Quantum mechanics allows what d’Espagnat calls “weak objectivity,” in that it predicts probabilities of observable phenomena in an indisputable way. But the inherent uncertainty of quantum measurements means that it is impossible to infer an unambiguous description of “reality as it really is,” he says. He has proposed that behind measured phenomena exists what he calls a “veiled reality” that genuinely exists, independently of us, even though we lack the ability to fully describe it.

Asked whether that entails a kind of mysticism, d’Espagnat responds that “science isn’t everything” and that we are already accustomed to the idea that “when we hear beautiful music, or see paintings, or read poetry, [we get] a faint glimpse of a reality that underlies empirical reality.” In the possibility of a veiled reality that is perceived in different and fragmentary ways through science, art, and spirituality, d’Espagnat also sees, perhaps, a way to reconcile the apparently conflicting visions of reality that science and religion provide.

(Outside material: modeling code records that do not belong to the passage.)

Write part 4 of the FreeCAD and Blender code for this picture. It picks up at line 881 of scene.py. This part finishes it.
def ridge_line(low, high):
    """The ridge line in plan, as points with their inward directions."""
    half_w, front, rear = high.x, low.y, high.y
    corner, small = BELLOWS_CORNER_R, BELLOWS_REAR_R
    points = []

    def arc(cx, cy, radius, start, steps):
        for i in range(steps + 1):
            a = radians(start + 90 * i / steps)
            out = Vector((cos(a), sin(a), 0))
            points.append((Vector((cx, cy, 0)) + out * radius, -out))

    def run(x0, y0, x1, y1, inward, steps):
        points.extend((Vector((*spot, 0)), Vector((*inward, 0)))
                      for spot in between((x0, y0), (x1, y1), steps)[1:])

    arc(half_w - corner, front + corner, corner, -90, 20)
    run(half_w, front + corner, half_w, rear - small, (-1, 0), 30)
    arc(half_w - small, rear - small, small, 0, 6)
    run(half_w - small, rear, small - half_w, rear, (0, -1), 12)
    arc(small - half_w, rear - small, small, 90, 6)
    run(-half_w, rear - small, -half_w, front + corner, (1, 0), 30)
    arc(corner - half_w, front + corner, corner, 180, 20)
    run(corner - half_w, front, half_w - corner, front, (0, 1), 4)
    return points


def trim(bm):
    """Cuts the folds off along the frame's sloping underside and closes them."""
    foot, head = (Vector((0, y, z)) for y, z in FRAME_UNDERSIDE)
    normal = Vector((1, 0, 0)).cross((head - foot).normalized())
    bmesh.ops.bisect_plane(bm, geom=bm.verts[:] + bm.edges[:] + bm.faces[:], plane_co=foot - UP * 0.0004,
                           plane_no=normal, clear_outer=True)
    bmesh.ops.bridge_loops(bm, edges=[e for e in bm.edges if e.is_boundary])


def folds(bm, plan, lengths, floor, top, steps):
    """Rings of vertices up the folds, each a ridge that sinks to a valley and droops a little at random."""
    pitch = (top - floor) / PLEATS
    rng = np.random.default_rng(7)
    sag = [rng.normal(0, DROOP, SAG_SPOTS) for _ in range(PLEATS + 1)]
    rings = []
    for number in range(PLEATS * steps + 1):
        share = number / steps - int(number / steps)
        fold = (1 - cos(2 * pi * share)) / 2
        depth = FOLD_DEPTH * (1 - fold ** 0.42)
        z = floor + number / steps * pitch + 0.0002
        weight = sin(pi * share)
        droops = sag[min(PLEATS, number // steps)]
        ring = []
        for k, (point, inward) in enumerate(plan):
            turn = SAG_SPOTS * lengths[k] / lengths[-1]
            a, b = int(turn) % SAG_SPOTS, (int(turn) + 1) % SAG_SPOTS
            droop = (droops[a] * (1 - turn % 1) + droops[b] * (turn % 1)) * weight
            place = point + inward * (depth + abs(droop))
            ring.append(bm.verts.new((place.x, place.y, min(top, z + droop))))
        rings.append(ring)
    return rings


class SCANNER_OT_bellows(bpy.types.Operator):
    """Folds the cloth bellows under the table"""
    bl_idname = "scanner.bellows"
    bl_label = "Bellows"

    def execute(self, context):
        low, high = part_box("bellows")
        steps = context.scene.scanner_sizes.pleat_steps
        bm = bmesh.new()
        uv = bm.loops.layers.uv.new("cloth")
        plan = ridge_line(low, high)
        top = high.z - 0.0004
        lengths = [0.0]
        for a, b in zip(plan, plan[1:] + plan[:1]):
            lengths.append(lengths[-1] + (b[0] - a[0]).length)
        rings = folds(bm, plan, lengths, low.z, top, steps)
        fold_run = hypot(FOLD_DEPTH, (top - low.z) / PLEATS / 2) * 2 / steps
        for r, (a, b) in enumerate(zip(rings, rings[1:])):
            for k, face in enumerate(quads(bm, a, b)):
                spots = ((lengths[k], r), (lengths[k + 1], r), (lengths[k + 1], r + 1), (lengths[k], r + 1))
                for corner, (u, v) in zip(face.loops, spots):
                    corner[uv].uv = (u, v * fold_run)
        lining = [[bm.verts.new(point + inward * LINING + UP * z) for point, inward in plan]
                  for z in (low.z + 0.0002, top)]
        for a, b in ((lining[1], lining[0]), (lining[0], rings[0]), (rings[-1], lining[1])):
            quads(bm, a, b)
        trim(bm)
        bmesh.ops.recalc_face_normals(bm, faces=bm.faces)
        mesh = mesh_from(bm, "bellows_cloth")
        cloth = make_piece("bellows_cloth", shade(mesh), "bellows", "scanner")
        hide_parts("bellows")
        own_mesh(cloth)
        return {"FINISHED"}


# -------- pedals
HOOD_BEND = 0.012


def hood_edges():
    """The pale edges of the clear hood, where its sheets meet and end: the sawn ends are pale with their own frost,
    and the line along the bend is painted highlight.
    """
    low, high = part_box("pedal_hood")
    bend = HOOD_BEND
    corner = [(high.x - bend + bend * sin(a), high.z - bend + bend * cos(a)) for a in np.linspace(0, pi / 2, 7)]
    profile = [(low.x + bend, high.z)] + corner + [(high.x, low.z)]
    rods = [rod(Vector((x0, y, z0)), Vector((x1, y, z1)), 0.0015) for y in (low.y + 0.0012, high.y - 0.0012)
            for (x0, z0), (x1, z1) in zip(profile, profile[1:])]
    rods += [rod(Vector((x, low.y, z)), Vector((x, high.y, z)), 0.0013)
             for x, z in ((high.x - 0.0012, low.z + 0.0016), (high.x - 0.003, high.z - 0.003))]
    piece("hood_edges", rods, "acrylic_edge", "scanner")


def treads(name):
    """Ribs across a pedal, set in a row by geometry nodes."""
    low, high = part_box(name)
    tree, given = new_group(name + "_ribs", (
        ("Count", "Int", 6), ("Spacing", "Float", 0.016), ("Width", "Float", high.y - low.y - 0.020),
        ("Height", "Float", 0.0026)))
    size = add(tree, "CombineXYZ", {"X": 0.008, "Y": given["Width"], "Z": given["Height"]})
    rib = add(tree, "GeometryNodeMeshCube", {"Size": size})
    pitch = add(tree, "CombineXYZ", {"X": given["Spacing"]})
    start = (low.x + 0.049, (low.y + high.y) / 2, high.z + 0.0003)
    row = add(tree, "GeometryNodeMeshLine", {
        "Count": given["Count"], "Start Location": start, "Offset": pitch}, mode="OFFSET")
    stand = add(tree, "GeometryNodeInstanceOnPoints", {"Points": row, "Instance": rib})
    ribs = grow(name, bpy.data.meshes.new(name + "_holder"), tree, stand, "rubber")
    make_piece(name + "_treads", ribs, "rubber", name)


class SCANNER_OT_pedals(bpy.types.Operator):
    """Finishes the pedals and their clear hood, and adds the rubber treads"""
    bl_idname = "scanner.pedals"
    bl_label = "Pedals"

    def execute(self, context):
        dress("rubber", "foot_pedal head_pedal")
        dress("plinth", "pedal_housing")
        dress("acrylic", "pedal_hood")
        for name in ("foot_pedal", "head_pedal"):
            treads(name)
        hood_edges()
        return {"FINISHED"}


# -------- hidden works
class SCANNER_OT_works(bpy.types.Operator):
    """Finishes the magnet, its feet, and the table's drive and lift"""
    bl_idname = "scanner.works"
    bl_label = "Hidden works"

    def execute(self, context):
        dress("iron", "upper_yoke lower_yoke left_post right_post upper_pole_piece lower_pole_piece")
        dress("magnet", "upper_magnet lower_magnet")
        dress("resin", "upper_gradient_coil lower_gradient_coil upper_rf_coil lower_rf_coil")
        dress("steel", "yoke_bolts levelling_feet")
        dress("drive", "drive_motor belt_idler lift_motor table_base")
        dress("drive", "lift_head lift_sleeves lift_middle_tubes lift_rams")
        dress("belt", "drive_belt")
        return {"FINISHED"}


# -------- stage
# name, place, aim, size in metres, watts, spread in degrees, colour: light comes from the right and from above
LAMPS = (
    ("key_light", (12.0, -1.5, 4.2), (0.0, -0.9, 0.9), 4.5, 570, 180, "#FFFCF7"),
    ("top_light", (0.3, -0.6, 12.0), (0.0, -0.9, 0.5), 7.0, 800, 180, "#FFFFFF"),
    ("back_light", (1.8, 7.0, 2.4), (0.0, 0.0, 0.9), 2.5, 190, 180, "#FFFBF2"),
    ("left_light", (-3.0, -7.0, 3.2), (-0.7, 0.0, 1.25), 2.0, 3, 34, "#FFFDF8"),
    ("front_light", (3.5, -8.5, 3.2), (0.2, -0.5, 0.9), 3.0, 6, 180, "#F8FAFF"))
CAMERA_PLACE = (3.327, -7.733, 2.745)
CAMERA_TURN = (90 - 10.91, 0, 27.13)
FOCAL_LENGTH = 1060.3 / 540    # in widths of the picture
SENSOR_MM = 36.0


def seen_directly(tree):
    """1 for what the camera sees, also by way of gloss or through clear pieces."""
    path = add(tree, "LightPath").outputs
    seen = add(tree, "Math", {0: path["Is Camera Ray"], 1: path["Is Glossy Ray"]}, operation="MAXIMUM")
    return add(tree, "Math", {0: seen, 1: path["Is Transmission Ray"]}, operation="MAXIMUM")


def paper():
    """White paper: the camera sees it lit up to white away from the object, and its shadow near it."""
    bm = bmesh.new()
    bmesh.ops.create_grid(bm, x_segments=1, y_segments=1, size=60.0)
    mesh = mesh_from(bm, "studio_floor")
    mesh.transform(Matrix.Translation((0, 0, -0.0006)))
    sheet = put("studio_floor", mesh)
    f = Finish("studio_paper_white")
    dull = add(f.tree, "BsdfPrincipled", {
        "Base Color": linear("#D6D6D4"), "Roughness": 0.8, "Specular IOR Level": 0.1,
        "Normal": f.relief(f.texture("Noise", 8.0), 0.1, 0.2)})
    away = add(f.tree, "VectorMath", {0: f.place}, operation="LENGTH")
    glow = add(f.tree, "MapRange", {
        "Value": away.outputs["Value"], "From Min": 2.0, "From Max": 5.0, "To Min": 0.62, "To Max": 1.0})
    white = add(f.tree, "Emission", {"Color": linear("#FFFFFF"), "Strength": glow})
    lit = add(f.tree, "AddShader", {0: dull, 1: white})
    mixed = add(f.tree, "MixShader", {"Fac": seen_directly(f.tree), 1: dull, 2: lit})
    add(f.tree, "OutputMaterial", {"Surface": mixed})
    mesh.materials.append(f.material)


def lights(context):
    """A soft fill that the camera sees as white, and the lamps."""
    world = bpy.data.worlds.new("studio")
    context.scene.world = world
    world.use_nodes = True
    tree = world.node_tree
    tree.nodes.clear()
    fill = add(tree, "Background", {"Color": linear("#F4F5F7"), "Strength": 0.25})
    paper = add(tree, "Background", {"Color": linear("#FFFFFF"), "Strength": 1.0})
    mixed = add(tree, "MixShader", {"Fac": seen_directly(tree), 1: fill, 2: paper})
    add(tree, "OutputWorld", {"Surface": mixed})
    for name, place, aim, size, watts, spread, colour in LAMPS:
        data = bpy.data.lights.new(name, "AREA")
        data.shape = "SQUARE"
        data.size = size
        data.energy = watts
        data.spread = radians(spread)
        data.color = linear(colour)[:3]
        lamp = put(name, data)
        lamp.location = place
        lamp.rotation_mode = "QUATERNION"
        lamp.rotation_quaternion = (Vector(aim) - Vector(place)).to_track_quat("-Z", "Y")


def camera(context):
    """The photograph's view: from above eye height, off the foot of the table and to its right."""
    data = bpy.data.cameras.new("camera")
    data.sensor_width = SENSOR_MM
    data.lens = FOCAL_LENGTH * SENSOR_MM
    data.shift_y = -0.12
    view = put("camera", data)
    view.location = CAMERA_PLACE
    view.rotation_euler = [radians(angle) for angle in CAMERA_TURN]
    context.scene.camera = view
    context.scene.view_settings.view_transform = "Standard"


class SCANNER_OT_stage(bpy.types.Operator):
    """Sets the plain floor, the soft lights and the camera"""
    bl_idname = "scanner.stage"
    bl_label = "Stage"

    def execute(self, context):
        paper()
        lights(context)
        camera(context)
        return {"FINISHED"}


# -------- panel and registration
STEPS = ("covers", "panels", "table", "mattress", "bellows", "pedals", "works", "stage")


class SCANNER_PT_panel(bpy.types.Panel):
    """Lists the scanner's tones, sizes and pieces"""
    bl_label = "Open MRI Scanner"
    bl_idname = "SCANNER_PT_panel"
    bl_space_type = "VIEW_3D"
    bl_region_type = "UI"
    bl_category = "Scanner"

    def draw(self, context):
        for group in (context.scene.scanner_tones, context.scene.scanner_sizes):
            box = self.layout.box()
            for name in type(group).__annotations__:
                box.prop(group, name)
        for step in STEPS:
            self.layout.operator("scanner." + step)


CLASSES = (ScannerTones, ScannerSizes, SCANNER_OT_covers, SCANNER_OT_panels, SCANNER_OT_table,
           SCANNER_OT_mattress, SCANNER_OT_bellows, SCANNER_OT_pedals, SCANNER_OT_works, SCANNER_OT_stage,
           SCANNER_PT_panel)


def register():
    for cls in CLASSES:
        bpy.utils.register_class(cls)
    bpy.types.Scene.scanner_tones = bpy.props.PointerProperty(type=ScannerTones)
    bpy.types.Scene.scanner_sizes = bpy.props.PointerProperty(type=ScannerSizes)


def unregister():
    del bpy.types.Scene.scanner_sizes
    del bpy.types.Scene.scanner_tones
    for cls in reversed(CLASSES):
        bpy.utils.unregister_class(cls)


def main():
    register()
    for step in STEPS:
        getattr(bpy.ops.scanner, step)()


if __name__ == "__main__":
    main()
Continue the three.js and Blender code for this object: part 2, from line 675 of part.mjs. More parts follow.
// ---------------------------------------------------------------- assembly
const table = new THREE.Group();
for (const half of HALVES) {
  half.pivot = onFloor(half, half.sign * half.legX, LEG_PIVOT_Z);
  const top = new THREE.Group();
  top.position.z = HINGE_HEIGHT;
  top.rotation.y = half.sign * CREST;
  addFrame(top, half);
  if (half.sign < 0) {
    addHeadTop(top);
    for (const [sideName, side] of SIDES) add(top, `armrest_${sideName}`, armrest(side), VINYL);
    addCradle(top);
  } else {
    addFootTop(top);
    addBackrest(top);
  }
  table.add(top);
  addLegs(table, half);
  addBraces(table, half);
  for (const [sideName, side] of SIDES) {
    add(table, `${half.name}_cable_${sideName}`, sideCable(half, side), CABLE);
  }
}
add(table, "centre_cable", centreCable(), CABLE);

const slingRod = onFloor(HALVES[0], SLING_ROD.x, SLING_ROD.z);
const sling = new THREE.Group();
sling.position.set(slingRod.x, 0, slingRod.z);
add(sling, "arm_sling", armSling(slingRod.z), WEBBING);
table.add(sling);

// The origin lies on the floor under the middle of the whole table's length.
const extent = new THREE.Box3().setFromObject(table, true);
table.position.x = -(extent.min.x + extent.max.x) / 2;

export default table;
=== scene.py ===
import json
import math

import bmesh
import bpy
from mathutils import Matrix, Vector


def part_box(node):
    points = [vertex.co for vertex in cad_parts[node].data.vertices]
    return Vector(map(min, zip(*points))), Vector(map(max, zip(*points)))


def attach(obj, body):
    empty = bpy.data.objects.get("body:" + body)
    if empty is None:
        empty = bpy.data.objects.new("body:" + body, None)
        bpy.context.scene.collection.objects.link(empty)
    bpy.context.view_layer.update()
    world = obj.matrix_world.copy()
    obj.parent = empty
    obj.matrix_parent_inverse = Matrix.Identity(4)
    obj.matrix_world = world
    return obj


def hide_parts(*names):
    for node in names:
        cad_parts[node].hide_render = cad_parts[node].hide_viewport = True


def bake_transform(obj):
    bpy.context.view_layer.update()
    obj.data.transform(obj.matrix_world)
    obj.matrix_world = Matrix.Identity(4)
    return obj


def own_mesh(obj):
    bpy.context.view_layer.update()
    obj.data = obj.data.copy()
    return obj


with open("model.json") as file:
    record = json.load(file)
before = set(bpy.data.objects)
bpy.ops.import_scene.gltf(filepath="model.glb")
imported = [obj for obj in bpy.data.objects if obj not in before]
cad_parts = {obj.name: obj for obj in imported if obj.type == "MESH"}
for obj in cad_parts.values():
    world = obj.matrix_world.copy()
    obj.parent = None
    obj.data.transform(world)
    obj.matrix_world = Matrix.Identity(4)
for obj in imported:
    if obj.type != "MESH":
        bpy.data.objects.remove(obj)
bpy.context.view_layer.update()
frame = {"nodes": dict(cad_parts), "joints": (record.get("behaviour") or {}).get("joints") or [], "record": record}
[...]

The trouble is, putting it that way whitewashes the problem: Science, if represented, for example, by Darwinism or the current decade’s End of All Things At Hand!, is a form of false knowledge, not of fragmentary knowledge. Indeed, these schemes are anything but fragmentary; they are totalistic.

The real challenge today is not, as thinkers of d’Espagnat’s generation have tended to suppose, finding a use for poetry in providing us with meaningful information. It is, how do we get state-enforced false knowledge, decked out as science, out of our lives?

For example, when we have rid ourselves of Darwinism and its idiot child, evolutionary psychology, poetry can take care of itself.